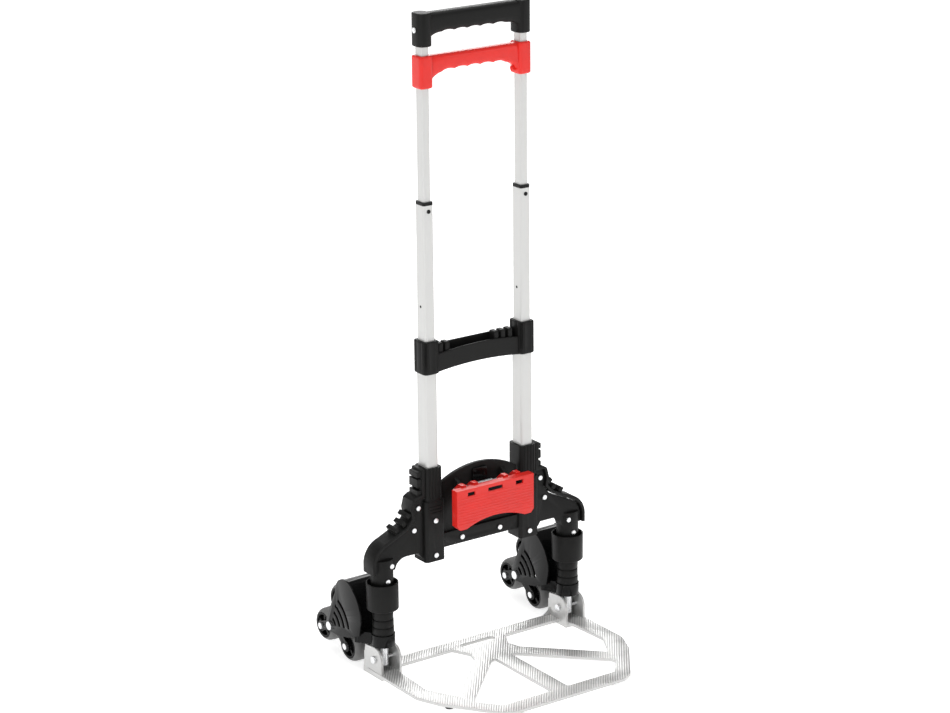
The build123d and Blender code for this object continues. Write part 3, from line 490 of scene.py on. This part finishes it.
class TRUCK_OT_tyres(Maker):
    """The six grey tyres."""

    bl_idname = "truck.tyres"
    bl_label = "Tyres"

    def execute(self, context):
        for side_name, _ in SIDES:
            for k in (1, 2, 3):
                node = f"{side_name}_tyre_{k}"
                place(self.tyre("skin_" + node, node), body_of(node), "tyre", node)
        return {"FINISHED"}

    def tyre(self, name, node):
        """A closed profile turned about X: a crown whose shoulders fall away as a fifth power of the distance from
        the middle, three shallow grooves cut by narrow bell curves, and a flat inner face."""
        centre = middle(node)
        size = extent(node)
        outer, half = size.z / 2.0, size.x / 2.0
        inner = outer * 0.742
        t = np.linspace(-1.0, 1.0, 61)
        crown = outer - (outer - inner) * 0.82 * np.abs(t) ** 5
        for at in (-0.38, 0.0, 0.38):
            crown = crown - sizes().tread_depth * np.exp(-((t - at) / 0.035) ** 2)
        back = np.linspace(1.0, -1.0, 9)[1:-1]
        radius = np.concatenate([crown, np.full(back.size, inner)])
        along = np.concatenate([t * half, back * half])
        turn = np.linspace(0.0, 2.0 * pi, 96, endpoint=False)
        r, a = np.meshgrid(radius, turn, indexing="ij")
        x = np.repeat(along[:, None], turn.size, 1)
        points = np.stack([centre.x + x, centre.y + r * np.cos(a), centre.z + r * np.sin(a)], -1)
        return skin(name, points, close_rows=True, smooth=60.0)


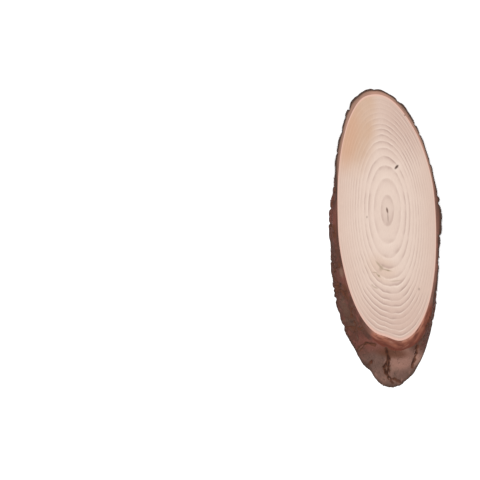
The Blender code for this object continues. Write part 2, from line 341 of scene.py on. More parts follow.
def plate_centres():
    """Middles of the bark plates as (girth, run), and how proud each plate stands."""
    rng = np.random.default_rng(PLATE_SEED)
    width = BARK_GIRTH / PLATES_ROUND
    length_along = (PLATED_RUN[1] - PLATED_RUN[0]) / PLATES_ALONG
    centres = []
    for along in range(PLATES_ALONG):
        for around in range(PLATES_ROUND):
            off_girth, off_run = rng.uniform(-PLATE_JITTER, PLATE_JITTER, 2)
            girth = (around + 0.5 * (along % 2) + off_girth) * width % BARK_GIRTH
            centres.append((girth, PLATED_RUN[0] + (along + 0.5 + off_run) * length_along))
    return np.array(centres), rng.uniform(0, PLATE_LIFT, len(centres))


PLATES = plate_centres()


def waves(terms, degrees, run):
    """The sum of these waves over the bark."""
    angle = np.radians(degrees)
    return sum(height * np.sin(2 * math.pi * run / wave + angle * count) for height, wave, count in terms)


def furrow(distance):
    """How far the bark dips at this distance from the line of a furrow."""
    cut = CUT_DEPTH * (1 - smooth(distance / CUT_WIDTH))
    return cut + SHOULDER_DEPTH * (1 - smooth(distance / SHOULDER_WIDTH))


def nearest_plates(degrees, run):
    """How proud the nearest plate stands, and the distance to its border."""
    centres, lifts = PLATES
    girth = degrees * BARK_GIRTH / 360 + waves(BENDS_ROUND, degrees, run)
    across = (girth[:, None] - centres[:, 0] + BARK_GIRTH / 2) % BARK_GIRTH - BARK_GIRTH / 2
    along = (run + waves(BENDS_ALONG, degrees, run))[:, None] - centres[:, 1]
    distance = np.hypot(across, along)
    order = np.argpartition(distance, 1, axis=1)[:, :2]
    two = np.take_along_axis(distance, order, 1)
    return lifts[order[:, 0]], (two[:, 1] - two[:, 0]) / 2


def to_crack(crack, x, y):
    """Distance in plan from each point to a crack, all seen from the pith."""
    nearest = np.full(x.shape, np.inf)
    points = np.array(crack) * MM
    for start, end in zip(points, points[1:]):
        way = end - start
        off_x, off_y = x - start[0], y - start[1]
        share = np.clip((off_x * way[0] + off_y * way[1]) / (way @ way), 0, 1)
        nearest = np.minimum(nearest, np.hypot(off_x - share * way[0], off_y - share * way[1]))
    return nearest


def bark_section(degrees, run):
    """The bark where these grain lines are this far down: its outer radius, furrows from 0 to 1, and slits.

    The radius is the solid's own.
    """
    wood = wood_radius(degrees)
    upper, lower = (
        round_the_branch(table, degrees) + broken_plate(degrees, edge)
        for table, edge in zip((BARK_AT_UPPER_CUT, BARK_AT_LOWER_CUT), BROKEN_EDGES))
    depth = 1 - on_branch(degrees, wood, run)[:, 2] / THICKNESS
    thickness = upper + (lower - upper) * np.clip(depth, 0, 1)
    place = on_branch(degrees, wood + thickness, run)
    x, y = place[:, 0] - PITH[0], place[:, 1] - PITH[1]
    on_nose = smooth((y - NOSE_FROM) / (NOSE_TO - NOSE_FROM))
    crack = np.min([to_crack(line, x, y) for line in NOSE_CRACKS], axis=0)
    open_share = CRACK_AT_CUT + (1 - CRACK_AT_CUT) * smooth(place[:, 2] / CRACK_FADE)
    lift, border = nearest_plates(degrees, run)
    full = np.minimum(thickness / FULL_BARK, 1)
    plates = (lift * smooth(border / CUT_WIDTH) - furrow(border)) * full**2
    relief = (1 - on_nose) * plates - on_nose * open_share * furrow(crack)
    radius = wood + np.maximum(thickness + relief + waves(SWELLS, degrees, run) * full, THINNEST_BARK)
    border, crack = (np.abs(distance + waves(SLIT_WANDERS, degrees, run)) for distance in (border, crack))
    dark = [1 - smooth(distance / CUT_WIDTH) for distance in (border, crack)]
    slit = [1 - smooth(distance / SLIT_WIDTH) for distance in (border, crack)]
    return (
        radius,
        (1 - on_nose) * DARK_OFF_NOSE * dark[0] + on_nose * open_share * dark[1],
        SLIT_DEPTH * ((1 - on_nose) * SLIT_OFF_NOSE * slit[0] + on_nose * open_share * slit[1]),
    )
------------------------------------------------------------
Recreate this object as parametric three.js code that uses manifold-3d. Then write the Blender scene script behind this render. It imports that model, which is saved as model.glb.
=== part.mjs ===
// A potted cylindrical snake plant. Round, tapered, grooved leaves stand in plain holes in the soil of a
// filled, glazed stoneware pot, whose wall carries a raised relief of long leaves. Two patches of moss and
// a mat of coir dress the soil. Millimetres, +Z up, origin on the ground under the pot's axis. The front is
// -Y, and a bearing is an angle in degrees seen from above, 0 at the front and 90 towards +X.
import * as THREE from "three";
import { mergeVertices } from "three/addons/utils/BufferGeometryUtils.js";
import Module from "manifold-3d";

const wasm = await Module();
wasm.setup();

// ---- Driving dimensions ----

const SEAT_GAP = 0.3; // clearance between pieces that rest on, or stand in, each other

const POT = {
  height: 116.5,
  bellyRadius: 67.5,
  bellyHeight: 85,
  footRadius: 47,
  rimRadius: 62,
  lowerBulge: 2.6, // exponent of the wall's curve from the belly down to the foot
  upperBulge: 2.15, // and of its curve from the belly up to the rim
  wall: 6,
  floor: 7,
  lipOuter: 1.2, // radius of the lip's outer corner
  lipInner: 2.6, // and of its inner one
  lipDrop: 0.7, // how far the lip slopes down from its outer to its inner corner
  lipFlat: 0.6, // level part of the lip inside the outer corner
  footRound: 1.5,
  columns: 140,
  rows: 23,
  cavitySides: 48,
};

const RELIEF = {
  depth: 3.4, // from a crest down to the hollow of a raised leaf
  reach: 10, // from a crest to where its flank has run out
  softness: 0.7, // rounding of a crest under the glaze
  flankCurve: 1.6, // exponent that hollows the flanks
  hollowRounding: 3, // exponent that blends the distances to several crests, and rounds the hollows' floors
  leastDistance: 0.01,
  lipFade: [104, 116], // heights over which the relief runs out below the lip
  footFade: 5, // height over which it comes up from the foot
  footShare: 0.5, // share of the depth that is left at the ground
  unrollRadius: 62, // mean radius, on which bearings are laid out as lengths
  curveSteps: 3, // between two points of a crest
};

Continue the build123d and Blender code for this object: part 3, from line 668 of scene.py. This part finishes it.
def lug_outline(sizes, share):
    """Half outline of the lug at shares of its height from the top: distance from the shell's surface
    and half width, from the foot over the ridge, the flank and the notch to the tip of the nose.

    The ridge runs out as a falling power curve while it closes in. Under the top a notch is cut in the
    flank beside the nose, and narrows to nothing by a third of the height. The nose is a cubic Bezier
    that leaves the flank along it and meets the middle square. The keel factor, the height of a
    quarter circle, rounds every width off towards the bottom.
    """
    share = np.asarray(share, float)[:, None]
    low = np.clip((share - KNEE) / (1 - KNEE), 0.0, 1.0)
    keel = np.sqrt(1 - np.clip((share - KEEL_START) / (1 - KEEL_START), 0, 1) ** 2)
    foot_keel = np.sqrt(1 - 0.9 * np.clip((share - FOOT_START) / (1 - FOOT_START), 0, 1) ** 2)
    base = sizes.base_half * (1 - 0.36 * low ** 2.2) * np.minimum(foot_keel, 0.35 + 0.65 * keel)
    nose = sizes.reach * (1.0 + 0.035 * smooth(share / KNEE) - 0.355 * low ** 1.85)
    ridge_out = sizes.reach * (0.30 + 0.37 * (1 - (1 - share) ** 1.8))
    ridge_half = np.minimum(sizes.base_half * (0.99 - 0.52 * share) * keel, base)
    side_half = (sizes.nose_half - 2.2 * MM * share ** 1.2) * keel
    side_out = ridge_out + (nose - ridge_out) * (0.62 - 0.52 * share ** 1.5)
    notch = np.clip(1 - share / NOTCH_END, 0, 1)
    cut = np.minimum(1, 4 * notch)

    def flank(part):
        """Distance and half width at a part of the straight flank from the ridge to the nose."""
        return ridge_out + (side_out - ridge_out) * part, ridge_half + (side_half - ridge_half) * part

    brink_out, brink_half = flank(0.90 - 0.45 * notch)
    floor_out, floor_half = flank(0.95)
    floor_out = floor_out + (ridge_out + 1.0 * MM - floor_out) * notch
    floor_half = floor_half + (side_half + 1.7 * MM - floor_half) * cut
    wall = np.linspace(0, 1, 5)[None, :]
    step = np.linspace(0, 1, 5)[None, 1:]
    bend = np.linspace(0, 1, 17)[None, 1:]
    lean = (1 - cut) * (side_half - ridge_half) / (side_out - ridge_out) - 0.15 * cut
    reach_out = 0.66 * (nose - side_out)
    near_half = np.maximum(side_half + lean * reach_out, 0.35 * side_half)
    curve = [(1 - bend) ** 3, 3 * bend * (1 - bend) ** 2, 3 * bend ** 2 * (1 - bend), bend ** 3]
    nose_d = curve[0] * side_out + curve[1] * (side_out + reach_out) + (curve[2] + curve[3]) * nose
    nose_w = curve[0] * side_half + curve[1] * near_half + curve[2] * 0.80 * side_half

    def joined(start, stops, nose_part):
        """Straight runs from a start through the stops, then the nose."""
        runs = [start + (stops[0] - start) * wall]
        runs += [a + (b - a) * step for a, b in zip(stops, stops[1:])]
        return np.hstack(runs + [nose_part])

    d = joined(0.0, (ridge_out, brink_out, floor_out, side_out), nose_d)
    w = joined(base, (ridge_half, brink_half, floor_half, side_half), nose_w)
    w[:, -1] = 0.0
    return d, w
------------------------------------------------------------
Exercise description: Copy each line from the data above that includes "which".

Task output:
Recreate this object as parametric three.js code that uses manifold-3d. Then write the Blender scene script behind this render. It imports that model, which is saved as model.glb.
  lipFade: [104, 116], // heights over which the relief runs out below the lip
  footFade: 5, // height over which it comes up from the foot
  unrollRadius: 62, // mean radius, on which bearings are laid out as lengths